* **What you will do**: Every line below must be reproduced exactly. Copy them all.

^^^^^^^^^^^^^^^^

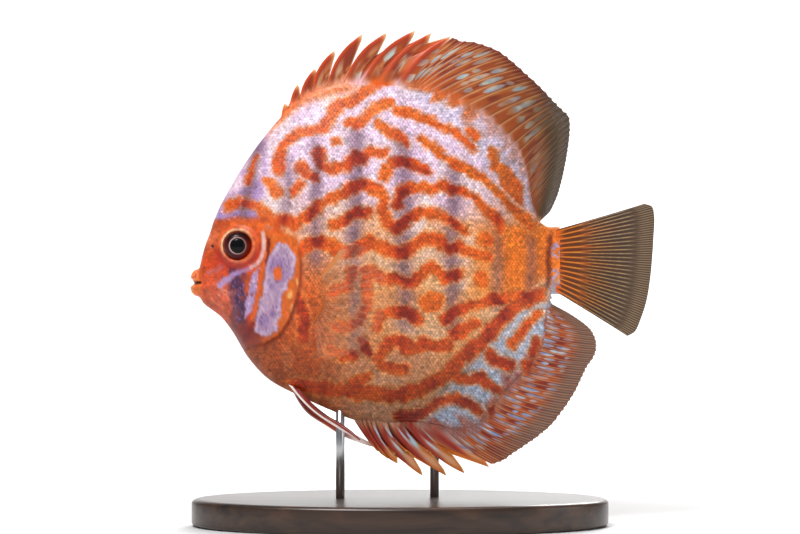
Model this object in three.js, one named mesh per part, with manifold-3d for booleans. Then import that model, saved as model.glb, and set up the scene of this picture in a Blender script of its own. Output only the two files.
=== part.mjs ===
// Life-size display model of a discus fish on a plain stand.
// Millimetres, +Z up. The snout points along -X and the left side of the fish faces -Y.
// Fish coordinates: [distance behind the snout, height above the mid-line].

import * as THREE from 'three';
import { mergeVertices } from 'three/addons/utils/BufferGeometryUtils.js';
import Module from 'manifold-3d';

const wasm = await Module();
wasm.setup();

// Driving dimensions
const SNOUT_X = -75.5;
const MIDLINE_Z = 95;
const GAP = 0.3;
const BODY_END = 133;
const EYE = [17.7, 5.8];
const EYE_RADIUS = 5.1;
const EYE_DEPTH = 2.9;
const EYE_SEAT = 8.9;
const NOSTRIL = [8.4, 5.6];
const NOSTRIL_RADIUS = 0.55;
const CLEFT = { x: 2.7, z: -7.2, height: 0.7, width: 14 };
const PECTORAL_ROOT = [44.6, -14.6];
const FIN_ROOT_SINK = 2.2;
const SPINE_HALF = 0.55;
const RAY_HALF = 0.42;
const MEMBRANE_HALF = 0.26;
const EDGE_HALF = 0.2;
const BASE = { length: 150, width: 78, height: 10, bevel: 1.6, shift: 0 };
const ROD_RADIUS = 1.6;

// Outlines of the body without its fins, from the snout to the root of the tail fin
const BACK = [
  [0, -6.2], [0.3, -4.6], [1.5, -3.0], [3.1, -2.3], [4.1, 1.4], [5.3, 5.8], [6.9, 10],
  [8.5, 14.9], [10.7, 20], [14.3, 26.6], [17.9, 32.8], [25.1, 43.1], [32.4, 51.8], [40.5, 58.3],
  [46.7, 60.8], [55.7, 62.6], [68.3, 61.9], [79.1, 58.3], [89.9, 51.1], [98.9, 41.4],
  [112.5, 27.4], [119.4, 20.5], [126.6, 13.9], [129.1, 12.6], [BODY_END, 12.6],
];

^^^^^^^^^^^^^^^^

* **Solution to this problem**:
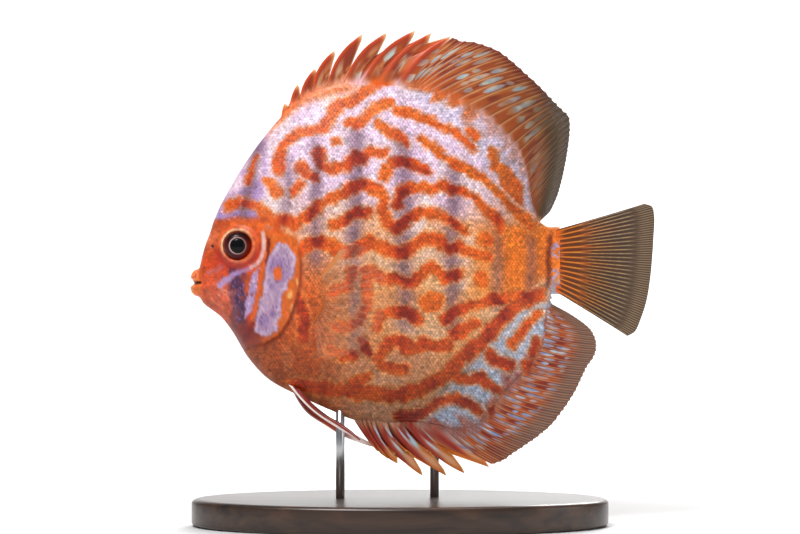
Model this object in three.js, one named mesh per part, with manifold-3d for booleans. Then import that model, saved as model.glb, and set up the scene of this picture in a Blender script of its own. Output only the two files.
=== part.mjs ===
// Life-size display model of a discus fish on a plain stand.
// Millimetres, +Z up. The snout points along -X and the left side of the fish faces -Y.
// Fish coordinates: [distance behind the snout, height above the mid-line].

import * as THREE from 'three';
import { mergeVertices } from 'three/addons/utils/BufferGeometryUtils.js';
import Module from 'manifold-3d';

const wasm = await Module();
wasm.setup();

// Driving dimensions
const SNOUT_X = -75.5;
const MIDLINE_Z = 95;
const GAP = 0.3;
const BODY_END = 133;
const EYE = [17.7, 5.8];
const EYE_RADIUS = 5.1;
const EYE_DEPTH = 2.9;
const EYE_SEAT = 8.9;
const NOSTRIL = [8.4, 5.6];
const NOSTRIL_RADIUS = 0.55;
const CLEFT = { x: 2.7, z: -7.2, height: 0.7, width: 14 };
const PECTORAL_ROOT = [44.6, -14.6];
const FIN_ROOT_SINK = 2.2;
const SPINE_HALF = 0.55;
const RAY_HALF = 0.42;
const MEMBRANE_HALF = 0.26;
const EDGE_HALF = 0.2;
const BASE = { length: 150, width: 78, height: 10, bevel: 1.6, shift: 0 };
const ROD_RADIUS = 1.6;

// Outlines of the body without its fins, from the snout to the root of the tail fin
const BACK = [
  [0, -6.2], [0.3, -4.6], [1.5, -3.0], [3.1, -2.3], [4.1, 1.4], [5.3, 5.8], [6.9, 10],
  [8.5, 14.9], [10.7, 20], [14.3, 26.6], [17.9, 32.8], [25.1, 43.1], [32.4, 51.8], [40.5, 58.3],
  [46.7, 60.8], [55.7, 62.6], [68.3, 61.9], [79.1, 58.3], [89.9, 51.1], [98.9, 41.4],
  [112.5, 27.4], [119.4, 20.5], [126.6, 13.9], [129.1, 12.6], [BODY_END, 12.6],
];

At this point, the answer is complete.